Exercise goal:
Among the lines below, list those containing the string "bodies".

Input:
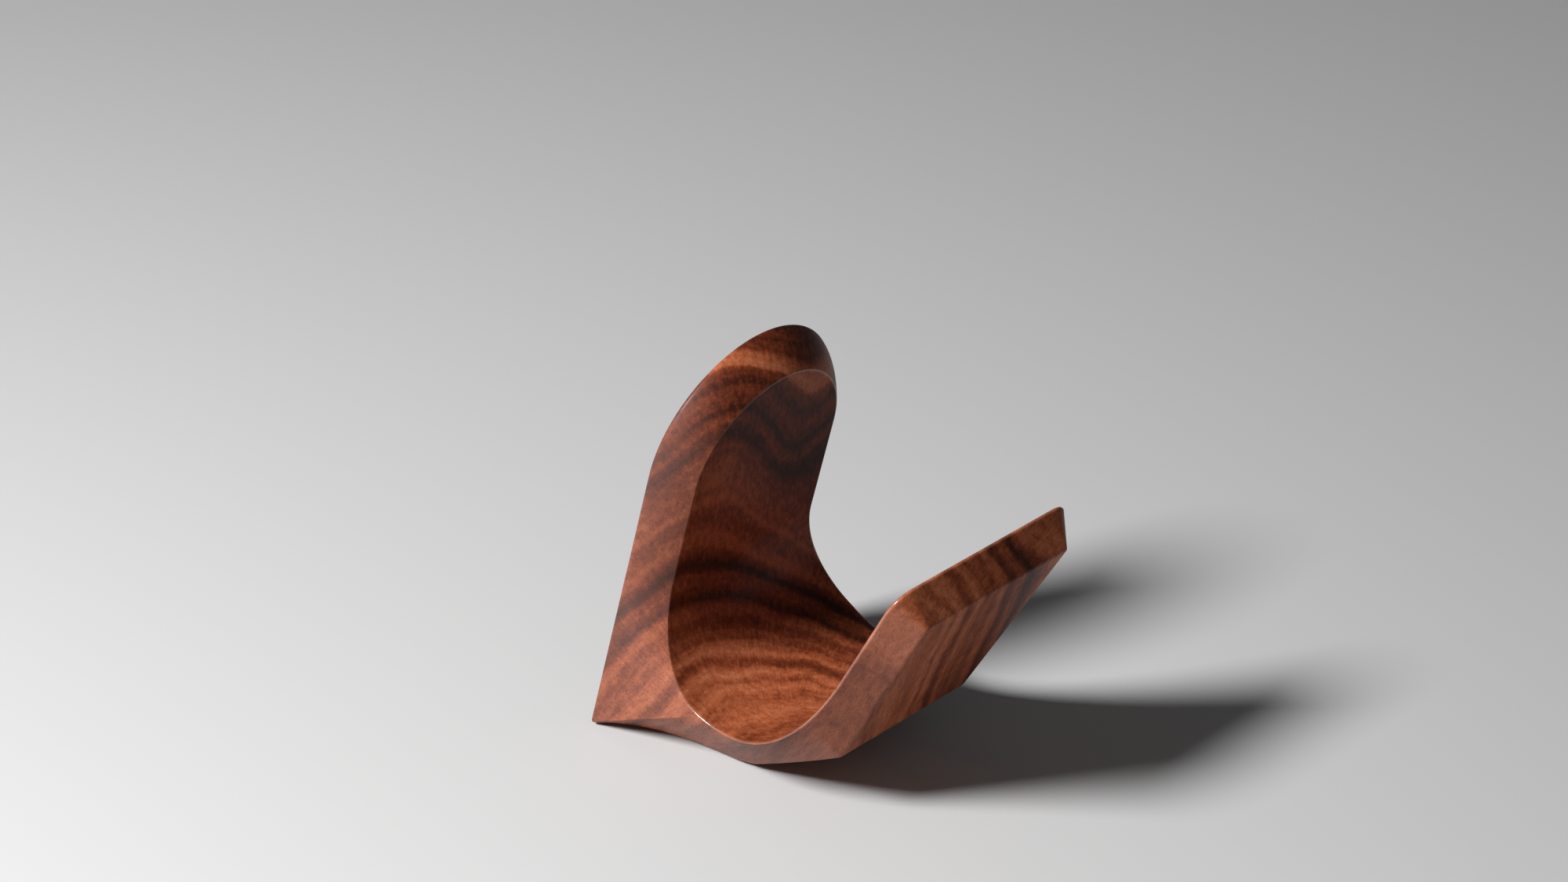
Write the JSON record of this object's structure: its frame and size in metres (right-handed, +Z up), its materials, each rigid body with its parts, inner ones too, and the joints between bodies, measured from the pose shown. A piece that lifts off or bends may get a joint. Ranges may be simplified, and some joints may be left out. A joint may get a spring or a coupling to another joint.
{
  "type": "magnetic phone stand",
  "caption": "Magnetic phone stand carved from one J-shaped block of oiled walnut, with a round soft face on its leaning upright and a scooped arm behind.",
  "frame": {"origin": "on the table, under the middle of the stand's box", "axes": "+Z up, -X towards the phone, Y across the stand"},
  "size_m": [0.112, 0.0684, 0.1156],
  "materials": {
    "walnut": "carved walnut, oiled, satin",
    "pad_rubber": "matt non-slip sheet",
    "cover_leather": "fine-grained, matt",
    "tray_polymer": "moulded, matt",
    "steel": "bright",
    "magnet_nickel": "nickel plated"
  },
  "bodies": {
    "root": {"carved_body": "walnut", "base_pad": "pad_rubber", "cover_disc": "cover_leather", "magnet_tray": "tray_polymer", "steel_ring": "steel", "tray_screw_1": "steel", "tray_screw_2": "steel", "tray_screw_3": "steel", "magnet_01": "magnet_nickel", "magnet_02": "magnet_nickel", "magnet_03": "magnet_nickel", "magnet_04": "magnet_nickel", "magnet_05": "magnet_nickel", "magnet_06": "magnet_nickel", "magnet_07": "magnet_nickel", "magnet_08": "magnet_nickel", "magnet_09": "magnet_nickel", "magnet_10": "magnet_nickel", "magnet_11": "magnet_nickel", "magnet_12": "magnet_nickel", "magnet_13": "magnet_nickel", "magnet_14": "magnet_nickel", "magnet_15": "magnet_nickel", "magnet_16": "magnet_nickel"}
  },
  "joints": []
}
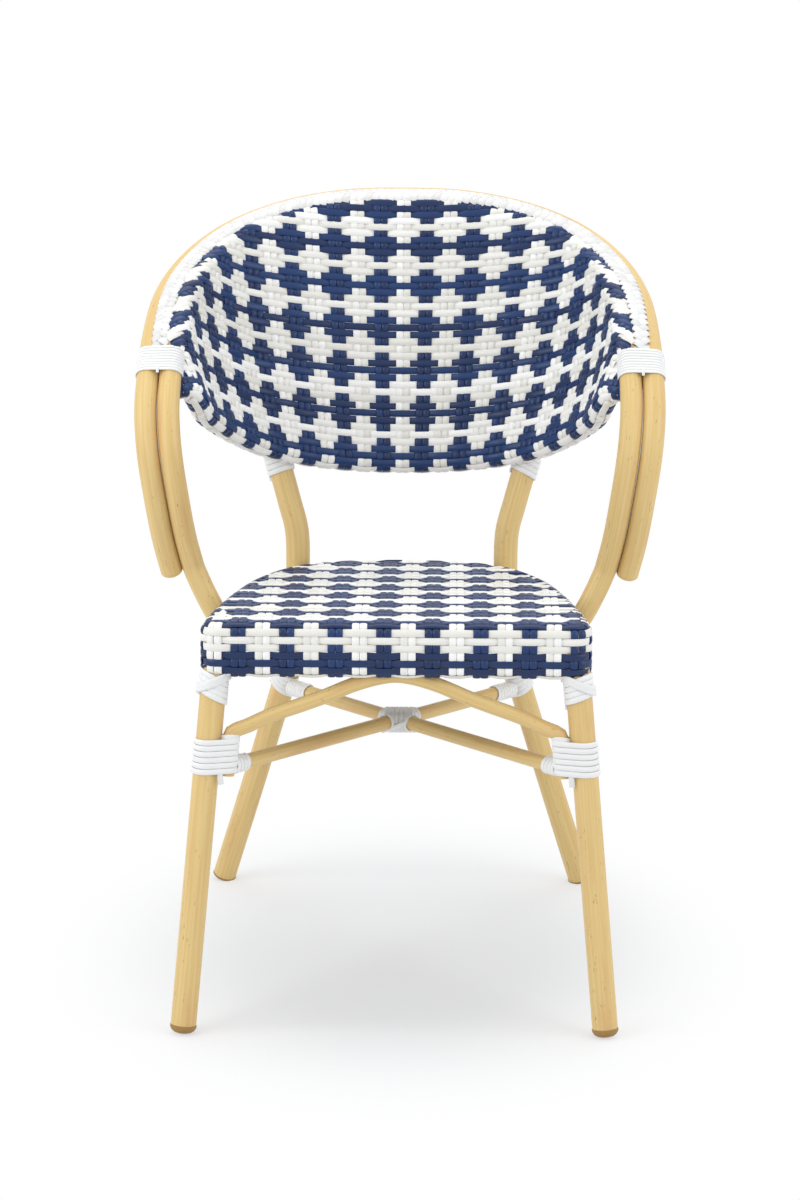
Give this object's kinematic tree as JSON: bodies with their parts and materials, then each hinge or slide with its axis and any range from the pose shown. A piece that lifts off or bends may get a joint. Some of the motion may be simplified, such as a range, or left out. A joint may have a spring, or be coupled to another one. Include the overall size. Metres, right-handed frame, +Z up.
{
  "type": "bistro armchair",
  "caption": "Bistro armchair with a splayed bamboo-look tube frame, hooped arms, a woven seat and a woven barrel back, bound with white strip at its joints.",
  "frame": {"origin": "on the floor under the middle of the chair's box", "axes": "+Z up, -Y towards the front of the seat, +X to the right as seen from the front"},
  "size_m": [0.5938, 0.5632, 0.8593],
  "materials": {
    "bamboo_coat": "satin",
    "brown_plastic": "matte",
    "white_strip": "satin",
    "white_braid": "satin",
    "woven_strand": "satin"
  },
  "bodies": {
    "root": {"seat_upper_rail": "bamboo_coat", "seat_lower_rail": "bamboo_coat", "seat_post_front_left": "bamboo_coat", "seat_post_rear_left": "bamboo_coat", "seat_post_front_right": "bamboo_coat", "seat_post_rear_right": "bamboo_coat", "seat_bar_front": "bamboo_coat", "seat_bar_rear": "bamboo_coat", "front_leg_left": "bamboo_coat", "front_leg_right": "bamboo_coat", "rear_leg_left": "bamboo_coat", "rear_leg_right": "bamboo_coat", "outer_hoop": "bamboo_coat", "inner_hoop": "bamboo_coat", "back_lower_rail": "bamboo_coat", "arm_end_plate_left": "bamboo_coat", "arm_end_plate_right": "bamboo_coat", "front_arch": "bamboo_coat", "stretcher_whole": "bamboo_coat", "stretcher_half_front": "bamboo_coat", "stretcher_half_rear": "bamboo_coat", "foot_cap_front_left": "brown_plastic", "foot_cap_front_right": "brown_plastic", "foot_cap_rear_left": "brown_plastic", "foot_cap_rear_right": "brown_plastic", "front_leg_wrap_left": "white_strip", "front_leg_wrap_right": "white_strip", "arm_wrap_left": "white_strip", "arm_wrap_right": "white_strip", "rear_leg_wrap_left": "white_strip", "rear_leg_wrap_right": "white_strip", "stretcher_wrap_front_left": "white_strip", "stretcher_wrap_rear_right": "white_strip", "stretcher_wrap_front_right": "white_strip", "stretcher_wrap_rear_left": "white_strip", "stretcher_cross_wrap": "white_strip", "front_leg_top_wrap_left": "white_strip", "front_leg_top_wrap_right": "white_strip", "arm_seat_wrap_left": "white_strip", "arm_seat_wrap_right": "white_strip", "back_rail_wrap_left": "white_strip", "back_rail_wrap_right": "white_strip", "upright_top_wrap_left": "white_strip", "upright_top_wrap_right": "white_strip", "rim_braid": "white_braid", "seat_weave": "woven_strand", "back_weave": "woven_strand"}
  },
  "joints": []
}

Task response:
Write the JSON record of this object's structure: its frame and size in metres (right-handed, +Z up), its materials, each rigid body with its parts, inner ones too, and the joints between bodies, measured from the pose shown. A piece that lifts off or bends may get a joint. Ranges may be simplified, and some joints may be left out. A joint may get a spring or a coupling to another joint.
  "bodies": {
Give this object's kinematic tree as JSON: bodies with their parts and materials, then each hinge or slide with its axis and any range from the pose shown. A piece that lifts off or bends may get a joint. Some of the motion may be simplified, such as a range, or left out. A joint may have a spring, or be coupled to another one. Include the overall size. Metres, right-handed frame, +Z up.
  "bodies": {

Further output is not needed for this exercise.